Air travel is about to get even less romantic
Privatising an airport doesn’t necessarily make it more efficient. One 2008 study found there was little difference between the performance of airports 100%-owned by commercially oriented government corporations and those majority controlled by private businesses.Updated: Nov 21, 2018 12:25 IST
Hindustan Times, Delhi
For all the disagreement in the industry about the future of aviation, there’s perfect accord on one point: There’s going to be a lot more of it.
The world’s air passengers flew a combined 7.64 trillion kilometers (4.75 trillion miles) in 2017, according to Boeing Co.’s latest 20-year market outlook. By 2037, that will rise to 18.97 trillion kilometers, with about 40% of the increase happening within five intra-regional markets: China, India, North America, Europe and Southeast Asia.
That’s sparking a battle over the biggest bottleneck holding back this growth: airports. The governments that still own many of them should be more open to privatization to cover a $78 billion funding gap in needed capital investments, the Airports Council International, an industry group, argued in a report earlier this year.
Airlines, airports’ biggest customers, see things differently: Costs at privatized terminals are higher and governments should be cautious about such actions in the interests of expanding the aviation sector as a whole, the carriers’ body, the International Air Transport Association, argued the same month.
The proximate cause of this fight is probably the enthusiasm in President Donald Trump’s administration for selling off U.S. infrastructure. All but a handful of U.S. airports are owned by the government, thanks in part to tax-advantaged bonds and federal funding that’s available only to public terminals. The set-up is so unattractive to private operators that only two sites have bothered to privatize since a federal program to encourage such moves was established in 1996. Leveling the playing field between public and private operators could go a long way toward kindling private investment.
Privatizing an airport doesn’t necessarily make it more efficient. One 2008 study found there was little difference between the performance of airports 100%-owned by commercially oriented government corporations and those majority controlled by private businesses. The key is instead to avoid structures where the incentives for managers are confused or misaligned, such as where private companies are brought in as minority investors or where managers are essentially bureaucrats swayed by political imperatives.
There’s a better solution out there, but it’s not likely to be very attractive to incumbent airlines, airports, or passengers enamored of the current generation of gleaming terminals: Build more, cheaper airports.
For all that airlines like to see airports as monopolies, there’s often a great deal of competition between them. Airlines that don’t like the charges at London’s Heathrow can go to Gatwick, or Stansted, or Luton, or Southend, or City Airport instead. If Amsterdam Schiphol pushes up charges too much, it may find carriers and passengers defecting to Brussels, or Dusseldorf.
Charges for hub traffic at Singapore’s Changi airport are kept competitive by the threat that rival hubs in Bangkok, Dubai, Hong Kong or Kuala Lumpur will steal away international carriers with better pricing. Both Heathrow and Frankfurt airports post lower returns on capital than their cornerstone airline customers.

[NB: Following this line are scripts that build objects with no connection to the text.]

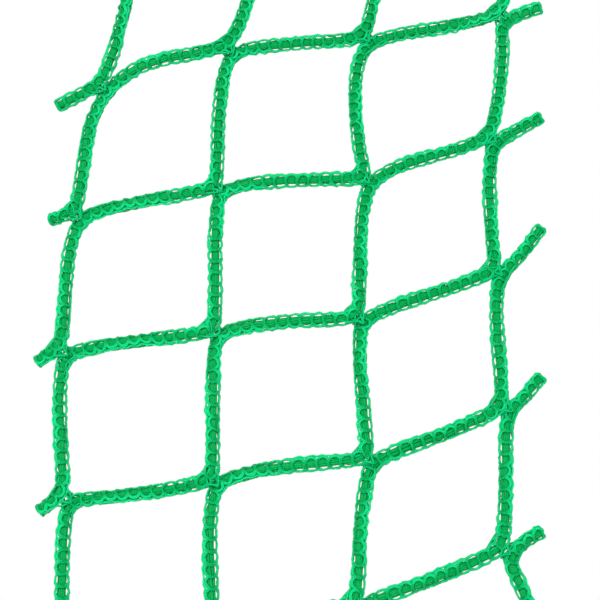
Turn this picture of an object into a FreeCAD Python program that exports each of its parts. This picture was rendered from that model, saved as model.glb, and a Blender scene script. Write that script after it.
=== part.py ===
"""Panel of knotless square-mesh netting, hanging by the legs of its top row.

The net is warp-knitted, so it has no knots. Nine knitted cords, the wales, run through it as
staircases: down one mesh leg, round a joint, left along the next leg, round the next joint.
At each joint two wales lie side by side and their stitches hold them together. Each wale is
a chain yarn, whose loops are the outside of the cord, round an inlay yarn that takes the pull.

Millimetres. X runs along the level legs, Z is up, and -Y is the front of the net. The origin
is where the middle hook bears, at the underside of the middle leg of the top row.
"""
import FreeCAD, Part
import math
import os

Vector = FreeCAD.Vector

# Cord
CORD_DIAMETER = 3.0
INLAY_DIAMETER = 1.4

# Joints as (x, z), row by row from the top and left to right, about one 30 mm mesh apart
JOINTS = [
    [(-43.0, -10.0), (-15.5, -1.5), (14.5, 3.5), (44.5, 8.5)],
    [(-47.5, -38.5), (-17.5, -34.0), (14.0, -30.5), (41.5, -20.5)],
    [(-49.5, -68.0), (-17.5, -65.0), (12.0, -62.0), (41.5, -50.5)],
    [(-47.5, -98.5), (-17.5, -95.5), (13.5, -91.5), (42.0, -80.0)],
    [(-47.0, -128.0), (-17.0, -124.0), (11.0, -120.0), (40.5, -109.0)],
]
ROWS = len(JOINTS)
COLUMNS = len(JOINTS[0])

# Cut ends of the wales as (x, z), outside the outer joints
TOP_ENDS = [(-37.0, 18.5), (-9.5, 20.0), (18.5, 21.5), (47.5, 22.0)]
BOTTOM_ENDS = [(-47.5, -136.5), (-17.0, -136.5), (11.0, -136.5), (47.0, -125.0)]
LEFT_ENDS = [(-53.0, -13.5), (-53.5, -39.0), (-55.0, -70.0), (-53.0, -101.0), (-52.5, -130.5)]
RIGHT_ENDS = [(53.5, 10.0), (52.5, -15.5), (51.5, -40.5), (50.0, -73.0), (48.5, -105.0)]

# How far each leg bows from the straight line: level legs up, upright legs to the left.
# Row by row from the top. The first and last value of a level row are its end legs, and the
# first and last row of the upright legs are the end legs above and below the net.
LEVEL_BOWS = [
    [0.5, 2.1, 0.4, 0.3, -0.3],
    [0.4, 0.3, 0.8, 1.1, -0.3],
    [0.4, 0.4, 0.7, 0.3, -1.0],
    [0.4, -0.6, 0.9, -0.4, -0.8],
    [0.4, 0.4, 0.5, -0.3, -0.6],
]
UPRIGHT_BOWS = [
    [-0.6, -0.4, 0.4, -0.3],
    [1.1, 1.1, 2.4, -1.1],
    [1.1, 0.3, 0.4, 0.8],
    [1.0, 0.4, 0.3, 0.6],
    [0.4, 0.8, 0.4, -0.3],
    [0.3, -0.4, -0.4, -0.2],
]
# Share of the bow at the three points along a leg, from its left or its upper joint
BOW_SHARES = (0.9, 1.0, 0.6)
# Distance from a joint to the nearest route point of each leg
NEAR_JOINT = 7.0
# Length of one run along an end leg, at most
END_RUN = 9.5

# At a joint each wale passes this far beside the joint's centre
JOINT_SPREAD = 1.4
# and its corner stands this far in front of the net or behind it
JOINT_DEPTH = 0.8

# The hanging net waves gently through its depth, and the waves lean with its height
WAVE_DEPTH = 3.0
WAVE_LENGTH = 110.0
WAVE_LEAN = 0.35

# An arc takes this share of the shorter run beside it
ARC_SHARE = 0.45


def wave(x, z):
    """Depth of the net at a place in it."""
    return WAVE_DEPTH * math.sin(2 * math.pi * (x + WAVE_LEAN * z) / WAVE_LENGTH)


def place(x, z, depth=0.0):
    """Point of a route, on the waving net or a little in front of it or behind it."""
    return Vector(x, wave(x, z) + depth, z)


def bowed(start, end, fraction, shift, upright):
    """Point beside the line from start to end: above a level leg, left of an upright one."""
    dx = end[0] - start[0]
    dz = end[1] - start[1]
    length = math.hypot(dx, dz)
    side = -1 if upright else 1
    x = start[0] + fraction * dx - side * shift * dz / length
    z = start[1] + fraction * dz + side * shift * dx / length
    return place(x, z)


def leg(start, end, bow, upright):
    """Three points of a whole leg, from its left or upper joint to the next one."""
    near = NEAR_JOINT / math.dist(start, end)
    fractions = (near, 0.5, 1 - near)
    return [bowed(start, end, f, bow * s, upright) for f, s in zip(fractions, BOW_SHARES)]


def end_leg(joint, end, bow, upright, outward):
    """Points of an end leg, in order from the joint to the cut end."""
    runs = math.ceil(math.dist(joint, end) / END_RUN)
    points = []
    for i in range(1, runs):
        bend = bow * math.sin(math.pi * i / runs)
        if outward:
            points.append(bowed(joint, end, i / runs, bend, upright))
        else:
            points.append(bowed(end, joint, 1 - i / runs, bend, upright))
    return points + [place(*end)]


class Turn:
    """The arc that rounds a corner between two straight runs."""

    def __init__(self, before, corner, after):
        back = before - corner
        ahead = after - corner
        cut = ARC_SHARE * min(back.Length, ahead.Length)
        back.normalize()
        ahead.normalize()
        half_turn = (math.pi - back.getAngle(ahead)) / 2
        self.radius = cut / math.tan(half_turn)
        self.inside = self.radius / math.cos(half_turn) - self.radius
        self.inward = (back + ahead).normalize()
        self.start = corner + back * cut
        self.middle = corner + self.inward * self.inside
        self.end = corner + ahead * cut


def joint_corner(before, centre, after, depth):
    """Corner of a wale at a joint, set so that the cord's arc passes beside the centre."""
    turn = Turn(before, centre, after)
    return centre + turn.inward * (JOINT_SPREAD - turn.inside) + Vector(0, depth, 0)


def staircase(wale):
    """Route of a wale from its upper right end to its lower left end.

    Wale n turns from upright to level at the joints whose row and column add up to n, where it
    passes in front, and from level to upright at those where they add up to n - 1, where it
    passes behind.
    """
    stops = [
        (row, column)
        for row in range(ROWS)
        for column in range(COLUMNS)
        if row + column in (wale, wale - 1)
    ]
    stops.sort(key=lambda stop: stop[0] - stop[1])
    route = []
    corners = {}
    for row, column in stops:
        joint = JOINTS[row][column]
        in_front = row + column == wale
        if in_front:
            if row == 0:
                top = end_leg(joint, TOP_ENDS[column], UPRIGHT_BOWS[0][column], True, False)
                route += top[::-1]
            corners[len(route)] = -JOINT_DEPTH
            route.append(place(*joint))
            if column > 0:
                level = leg(JOINTS[row][column - 1], joint, LEVEL_BOWS[row][column], False)
                route += level[::-1]
            else:
                route += end_leg(joint, LEFT_ENDS[row], LEVEL_BOWS[row][0], False, False)
        else:
            if column == COLUMNS - 1:
                right = end_leg(joint, RIGHT_ENDS[row], LEVEL_BOWS[row][-1], False, True)
                route += right[::-1]
            corners[len(route)] = JOINT_DEPTH
            route.append(place(*joint))
            bow = UPRIGHT_BOWS[row + 1][column]
            if row < ROWS - 1:
                route += leg(joint, JOINTS[row + 1][column], bow, True)
            else:
                route += end_leg(joint, BOTTOM_ENDS[column], bow, True, True)
    for i, depth in corners.items():
        route[i] = joint_corner(route[i - 1], route[i], route[i + 1], depth)
    return route


def cord_path(route):
    """Wire of straight runs joined by tangent arcs, and the tightest radius in it."""
    edges = []
    tightest = math.inf
    start = route[0]
    for before, corner, after in zip(route, route[1:], route[2:]):
        turn = Turn(before, corner, after)
        tightest = min(tightest, turn.radius)
        edges.append(Part.LineSegment(start, turn.start).toShape())
        edges.append(Part.Arc(turn.start, turn.middle, turn.end).toShape())
        start = turn.end
    edges.append(Part.LineSegment(start, route[-1]).toShape())
    return Part.Wire(edges), tightest


def tube(wire, route, diameter):
    """Solid round cord along a wire."""
    heading = route[1] - route[0]
    section = Part.Wire(Part.makeCircle(diameter / 2, route[0], heading))
    return wire.makePipeShell([section], True, False)


def export(solid, node):
    solid.exportStep("parts/" + node + ".step")


def main():
    os.makedirs("parts", exist_ok=True)
    for wale in range(ROWS + COLUMNS):
        route = staircase(wale)
        wire, tightest = cord_path(route)
        inlay = tube(wire, route, INLAY_DIAMETER)
        cord = tube(wire, route, CORD_DIAMETER)
        chain = cord.cut(inlay)
        section = math.pi * CORD_DIAMETER ** 2 / 4
        print(
            f"wale_{wale + 1}: {len(route)} points, {wire.Length:.1f} mm long, "
            f"tightest radius {tightest:.1f} mm, "
            f"volume {cord.Volume / (section * wire.Length):.3f} of section times length"
        )
        export(chain, f"wale_{wale + 1}_chain")
        export(inlay, f"wale_{wale + 1}_inlay")


main()
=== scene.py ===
"""Panel of knotless square-mesh netting, hanging against white and seen from a little below.

Each of the nine wales is knitted here stitch by stitch round the route of its CAD cord: a chain
yarn of two filaments loops its way along the front, wing yarns bow out at both edges, lap yarns
cross the back, and a bundle of inlay filaments runs through the middle. At the joints further
yarns tie neighbouring wales together, and melted seals close the cut ends.
Routes and stitches are worked out in millimetres, and Blender gets metres.
"""
import math

import bpy
import numpy as np
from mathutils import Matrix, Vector


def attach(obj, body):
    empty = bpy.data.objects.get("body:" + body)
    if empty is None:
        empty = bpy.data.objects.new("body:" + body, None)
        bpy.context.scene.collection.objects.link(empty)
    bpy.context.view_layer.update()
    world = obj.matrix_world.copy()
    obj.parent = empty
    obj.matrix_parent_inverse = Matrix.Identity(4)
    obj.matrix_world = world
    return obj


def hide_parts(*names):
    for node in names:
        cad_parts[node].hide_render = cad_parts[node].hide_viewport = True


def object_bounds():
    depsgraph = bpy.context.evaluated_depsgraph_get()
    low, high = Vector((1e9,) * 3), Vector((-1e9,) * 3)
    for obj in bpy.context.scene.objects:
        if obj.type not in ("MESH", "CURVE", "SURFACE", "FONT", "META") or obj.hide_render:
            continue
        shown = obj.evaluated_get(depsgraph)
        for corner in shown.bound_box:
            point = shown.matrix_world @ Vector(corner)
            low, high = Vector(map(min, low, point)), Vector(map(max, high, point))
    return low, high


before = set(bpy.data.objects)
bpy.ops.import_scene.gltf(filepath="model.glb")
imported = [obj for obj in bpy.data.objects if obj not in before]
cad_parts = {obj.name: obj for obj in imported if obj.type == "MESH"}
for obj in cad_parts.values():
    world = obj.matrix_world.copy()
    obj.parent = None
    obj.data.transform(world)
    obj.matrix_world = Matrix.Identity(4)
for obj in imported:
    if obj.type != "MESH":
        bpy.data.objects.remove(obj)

cad_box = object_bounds()
MM = 0.001

# --- Routes, as in the CAD model ---------------------------------------------------------------

# A wale shorter than this, in metres, counts as too short for a cord
SHORTEST_CORD = 0.03

# Joints as (x, z), row by row from the top and left to right
JOINTS = [
    [(-43.0, -10.0), (-15.5, -1.5), (14.5, 3.5), (44.5, 8.5)],
    [(-47.5, -38.5), (-17.5, -34.0), (14.0, -30.5), (41.5, -20.5)],
    [(-49.5, -68.0), (-17.5, -65.0), (12.0, -62.0), (41.5, -50.5)],
    [(-47.5, -98.5), (-17.5, -95.5), (13.5, -91.5), (42.0, -80.0)],
    [(-47.0, -128.0), (-17.0, -124.0), (11.0, -120.0), (40.5, -109.0)],
]
ROWS = len(JOINTS)
COLUMNS = len(JOINTS[0])

# Cut ends of the wales as (x, z), outside the outer joints
TOP_ENDS = [(-37.0, 18.5), (-9.5, 20.0), (18.5, 21.5), (47.5, 22.0)]
BOTTOM_ENDS = [(-47.5, -136.5), (-17.0, -136.5), (11.0, -136.5), (47.0, -125.0)]
LEFT_ENDS = [(-53.0, -13.5), (-53.5, -39.0), (-55.0, -70.0), (-53.0, -101.0), (-52.5, -130.5)]
RIGHT_ENDS = [(53.5, 10.0), (52.5, -15.5), (51.5, -40.5), (50.0, -73.0), (48.5, -105.0)]

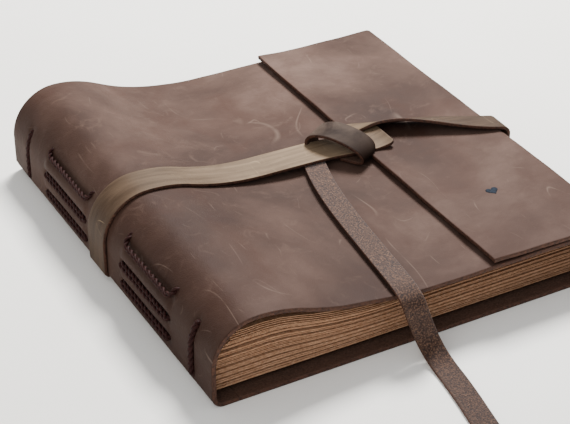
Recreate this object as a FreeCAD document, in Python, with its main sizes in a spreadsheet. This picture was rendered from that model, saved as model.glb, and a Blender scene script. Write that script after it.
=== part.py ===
import FreeCAD, Part
import math
import os

from FreeCAD import Placement, Rotation, Vector

# Wrap-around leather guest book, closed. X runs from the spine to the fore-edge, Y from the tail
# to the head and Z up. The origin is on the table, under the middle of the closed book.

SIZES = [
    # the leather wrapper
    ("book_length", 250, "tail to head"),
    ("book_width", 238, "spine wall to fore-edge wall, outside"),
    ("leather", 2.4, "thickness of the wrapper"),
    ("crest_height", 46.4, "highest point of the cover, beside the spine"),
    ("fore_height", 30, "outside of the front cover at the fore-edge"),
    ("spine_radius", 24, "outside of the round upper spine"),
    ("foot_radius", 6, "outside of the spine's lower corner"),
    ("crest_radius", 75, "outside of the cover just past the crest"),
    ("slope_angle", 20, "steepest slope of the front cover, degrees"),
    ("back_seam", 14, "spine wall to the line where the back cover begins"),
    ("fold_radius", 5, "outside of the folds at the fore-edge"),
    ("flap_length", 81, "fore-edge wall to the free edge of the flap"),
    ("cut_gap", 0.4, "between the stretches of the wrapper"),
    ("soft_gap", 0.4, "between layers that only lie on each other"),
    ("swing_gap", 2.2, "front cover's free edge to the fore-edge wall"),
    # the text block
    ("page_margin", 7, "paper to the wrapper's head and tail edges"),
    ("page_setback", 7, "paper to the inside of the fore-edge wall"),
    ("spine_room", 1.5, "folded sheets to the inside of the spine"),
    ("crest_room", 3.6, "paper to the inside of the cover at the crest"),
    ("leaf", 0.5, "thickness of one loose leaf"),
    ("leaf_count", 3, "loose leaves above the sewn signatures"),
    ("signature_count", 3, "sewn signatures"),
    ("sheet_gap", 0.1, "between two signatures"),
    # the sewing
    ("thread", 1.5, "diameter of the twisted thread"),
    ("hole_clearance", 0.3, "thread to the wall of its hole, on the radius"),
    ("first_row", 11, "height of the lowest row of stitches"),
    ("row_pitch", 11.5, "between two rows of stitches"),
    ("stitch_length", 54, "length of a row of stitches"),
    ("stitch_centre", 50, "middle of the book to the middle of a row"),
    ("end_margin", 22, "head and tail edges to the upright end stitches"),
    ("end_stitch_low", 6, "height of the lower hole of an end stitch"),
    ("end_stitch_high", 32, "height of the upper hole of an end stitch"),
    # the strap
    ("strap_width", 20, "width of the strap round the spine and over the front"),
    ("strap_edge_width", 15, "width of the strap where it has tapered, at the fore-edge"),
    ("strap_end_width", 12.5, "width of the loop and of the free end"),
    ("strap_thickness", 1.8, "thickness of the strap"),
    ("strap_spine_y", 5, "middle of the strap at the spine"),
    ("strap_tongue_y", 5, "middle of the strap at its cut end, the tongue"),
    ("strap_edge_y", -13, "middle of the strap at the fore-edge"),
    ("strap_split", 50, "how far round the spine the strap stays put, degrees"),
    ("slot_clearance", 0.4, "strap to the ends of its slots"),
    ("tongue_past", 15.6, "free edge of the flap to the end of the tongue"),
    ("loop_clearance", 0.5, "loop that the strap is tucked through to the flap's free edge"),
    ("loop_room", 4.3, "edge of the strap to the outside of the loop"),
    ("loop_height", 15, "outside height of the loop"),
    ("loop_askew", 32, "the loop's turn from square across the strap, degrees"),
    ("arch_gap", 2, "end of the tongue to where the strap comes down beside it"),
    ("arch_y", 17, "middle of the strap there"),
    ("arch_height", 9, "rise of the strap above the flap"),
    ("tail_lead", 17, "middle of the loop to the middle of the free end where it leaves"),
    ("tail_drift", 19, "from there to the tail edge, towards the spine"),
    ("tip_drift", 5, "from the tail edge to the tip, towards the spine"),
    ("tail_reach", 100, "tail edge of the book to the strap's tip, on the table"),
    ("brink_radius", 6, "bend of the free end over the tail edge"),
    ("landing_radius", 14, "bend of the free end where it reaches the table"),
    ("drop_angle", 65, "steepest slope of the free end, degrees"),
]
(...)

The route planning and customer proposition needs of major airlines are best served if they can funnel all their passengers through single state-owned mega-airports. Charges may be somewhat higher, but incumbent players will end up with dominant positions, excellent connectivity with other flights on their networks, and infrastructure funded from the public purse below the cost of capital.
Still, the better option is to follow what Southwest Airlines Co. and Ryanair Holdings Plc have achieved in the U.S. and Europe, and spread the coming wave of traffic across a much greater range of airstrips - including those, such as the Navi Mumbai site on the outskirts of India’s biggest city, that don’t even exist yet.
That’s probably how the world will accommodate its future demand for air travel, but don’t expect it to be as gleaming as the present. Soaring architect-designed roofs, Prada concessions and day spas are all in their way a symptom of the inefficiencies of our current congested airports. One 2016 study found that airport revenues actually start falling once capacity goes above about 25 flights per hour, as a reduction in delay times reduces the retail spending that can account for about half of revenue at major terminals.
So savor the boutique shopping and caviar bar at your next visit to an airport. Outside the walled gardens of business-class lounges, the future of aviation is likely to be a whole lot more functional.